The principles enunciated in J.I. Case Co. are equally applicable to employees covered by the RLA rather than the National Labor Relations Act. Order of Railroad Telegraphers v. Railway Express Agency, 321 U.S. 342, 64 S.Ct. 582, 88 L.Ed. 788 (1944). The precise evil identified in J.I. Case Co. is present here.1 The Machinists’ Union and the Soo Line have negotiated a labor protective agreement which specifically sets forth the benefits that employees who are laid off as a result of the merger are to receive.2 These benefits exceed those available to employees who accept voluntary separation. It is obvious that the Soo Line will benefit if it can obtain agreements from employees to retire voluntarily and to waive their rights under the labor protective agreement signed by the company and the union. (It will pay those em--ployees voluntarily separating from service less than it would pay those employees separating as a result of the merger under the labor protective agreement.) It is equally obvious that voluntary retirement under the company’s terms is attractive to some employees. As might be expected, the eight machinists who initially accepted voluntary separation were older employees to whom separation was attractive. They were eligible for retirement benefits, were paid $15,000, and guaranteed continuation of their health benefits in exchange for, in effect, retiring a few years early. These employees were not necessarily those who would have been eligible to receive benefits under the labor protective agreement. The fact that the Soo Line and certain individual employees will benefit is not, however, sufficient, in and of itself, to find a violation of the RLA. The important thing is that these agreements have an adverse impact on the machinists as a group.

The impact on the union and its members of the voluntary separation plan will be significant. As a result of the individual agreements, work has been or will be transferred from one facility to another, seniority and bidding rights of some employees will inevitably be affected, and some employees will, in all probability, be deprived of the opportunity to be separated under the terms of the labor protective agreement. Although the jobs of the remaining employees may be more secure after voluntary separation of some machinists, they would have also become more *735secure if employees were separated pursuant to the labor protective agreement.

The Soo Line argues that some of the layoffs were unrelated to the merger and were caused by a decline in business activity. It points out that in these circumstances the employees laid off would not be eligible for any benefits under the labor protective agreement. This is true, but at least some of the employee layoffs were a result of the merger. The bottom line is that the union, as the representative of all of the machinists, is entitled to balance the advantages and disadvantages of any proposed plan and to negotiate with respect to them. One thing is certain; every employee who accepts voluntary separation decreases the likelihood of the Soo Line being required to compensate an employee under the labor protective agreement.
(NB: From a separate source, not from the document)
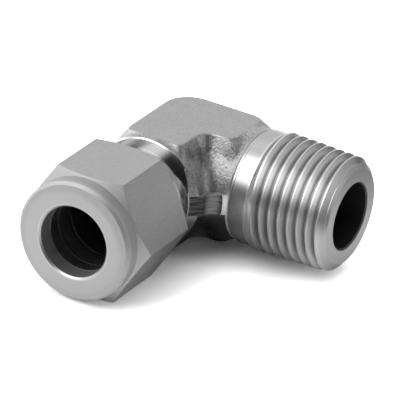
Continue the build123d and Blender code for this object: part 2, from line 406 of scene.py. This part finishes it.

The Soo Line and the Machinists’ Union attempted to negotiate a new separation agreement, presumably an agreement to provide for the separation of certain employees and to establish separation allowances for affected employees. The agreement presumably would have applied to separations whether caused by loss of business or by virtue of the merger, but the parties were unable to reach an agreement. At this point, the Soo Line was requested to follow the procedure set forth in the RLA. See 45 U.S.C. § 156 (requiring 30-day notice of intended change in agreement). Instead, it proceeded unilaterally with its plan for a voluntary separation and in so doing, violated the clear and specific terms of the RLA. See id. (“carriers * * * shall give at least thirty days’ written notice of an intended change in agreements affecting rates of pay, rules, or working conditions.”); 45 U.S.C. § 152 seventh (“No carrier, its officers or agents shall change the rates of pay, rules, or working conditions of its employees, as a class as embodied in agreements except in the manner prescribed in such agreements or in Section 156 of this title”).

Alternatively, the Soo Line argues that if there is a labor dispute, it is a minor rather than a major dispute. The district court found to the contrary and we agree. The dispute does not involve interpretation of either the collective bargaining agreement or the labor protective agreement. It rather involves an effort on the part of the Soo Line to ignore both of these agreements and to negotiate individually with the employees on a matter which is a subject of mandatory bargaining. Therefore, the Soo Line cannot meet its “relatively light burden” of showing that its action is at most a minor change in the agreements of the parties. See Brotherhood of Maintenance of Way Employees, Lodge 16 v. Burlington Northern R.R. Co., 802 F.2d 1016, 1022 (8th Cir.1986).

The judgment of the district court is affirmed.

. The Soo Line cites Clausen v. Burlington Northern, Inc., 98 LRRM 2844 (D.Mont.1978) [Available on WESTLAW, DCT database] in support of its action. We do not believe the case supports Soo Line’s position. In that case the district court simply dismissed the plaintiff's complaint without prejudice for failure to allege that the employer’s actions were inconsistent with the collective bargaining agreement.

. The Soo Line argues that an employee protective agreement signed by the parties is not a collective bargaining agreement within the purview of J.I. Case Co. and therefore the Soo Line can enter into voluntary separation agreements with individual employees even if the agreements are in derogation of the terms of the protective agreement. We disagree. Once a labor protective agreement is negotiated and signed by the employer and the union, it has the same status as the collective bargaining agreement it may modify. We do not read Antonioli v. Lehigh Coal and Navigation, 451 F.2d 1171 (3rd Cir.1971) to hold to the contrary. Two of the three counts in the complaint were dismissed on statute of limitation grounds and the third count on res judicata or, alternatively, law of the case grounds. In note 15, the court states that an individual employee may waive his rights under a labor protective agreement for valid consideration. An employee may do so if the agreement between himself and the railroad company is not in derogation of the rights of others. No such claim was asserted in Antonio-li.